Brits will get cancer screenings in shopping centres and football stadiums as part of Sajid Javid’s ten-year plan

CANCER screening will be done in shopping centres and football stadiums in a bid to cut the numbers dying from the disease.

The move was announced by Health Secretary Sajid Javid as part of a 10 year “national war on cancer” to get patients diagnosed early.


Sajid Javid viewing a proton beam scanner during a visit to University College Hospital in LondonCredit: PA

Mr Javid said there are about 166,00 cancer deaths annually in the UK with a person diagnosed every 90 seconds in the UK.

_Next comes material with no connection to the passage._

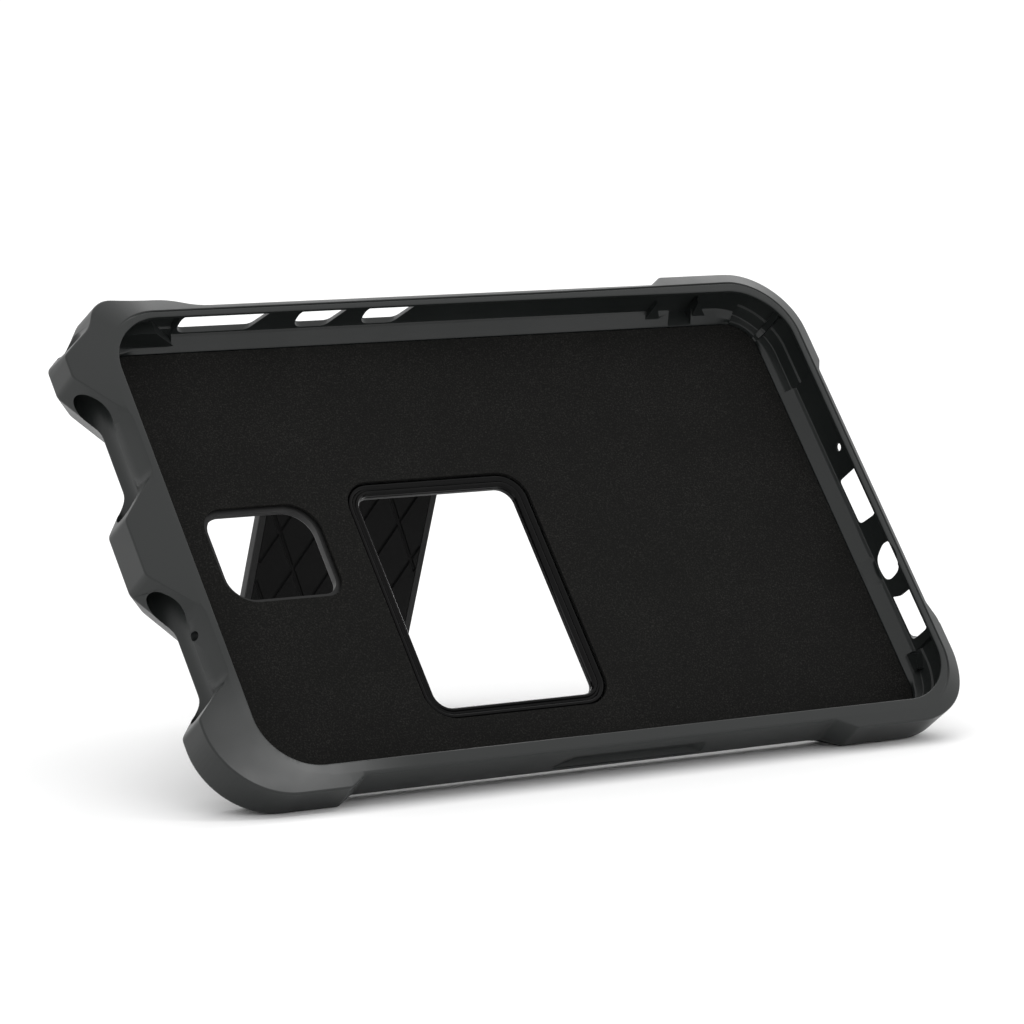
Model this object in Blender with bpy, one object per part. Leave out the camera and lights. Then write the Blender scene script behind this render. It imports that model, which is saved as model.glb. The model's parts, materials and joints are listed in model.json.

In a bid to reduce that “daunting statistic” he said he wanted to boost prevention efforts with programmes to cut smoking, obesity rates and alcohol consumption.

And said the NHS could potentially turn up to community diagnostic centres and where people can ask for scans on the spot.

Mr Javid said that while some centres could be attached to hospitals, others will be set up in shopping centres and football stadiums.

“Things that people might go to for other purposes but the key is to have something as accessible as possible,” he said.

Half of all Brits will be diagnosed with cancer in their lifetime.

Ministers also want to harness scientific advances, such as artificial intelligence and mRNA vaccines.

But despite improvements in survival over recent decades, experts fear progress has stalled because of the pandemic.

The NHS faces a mammoth backlog of cases, with nearly 50,000 fewer referrals than expected since the Covid crisis.

“Let this be the day where we declare a national war on cancer,” said Mr Javid.

He said: “We have published the call for evidence for a new ten-year Cancer Plan for England, a searching new vision for how we will lead the world in cancer care.

I lost my dad to this vicious disease, and I know all too well the grief and the heartbreak that this brings

Sajid Javid

“This plan will show how we are learning the lessons from the pandemic, and apply them to improving cancer services.

“It will take a far-reaching look at how we want cancer care to be ten years from now, looking at all stages, from prevention, to diagnosis, to treatment and vaccines.”

Speaking at an event to mark World Cancer day health secretary also recalled his own pain at losing his dad to colon cancer, which spread to other parts of his body, including his lungs.

“I lost my dad to this vicious disease, and I know all too well the grief and the heartbreak that this brings,” he said.

“This painful experience also pressed upon me that when it comes to cancer, there isn’t a moment to spare.

“Who knows? If he had been diagnosed a bit earlier, he may still be with us today.”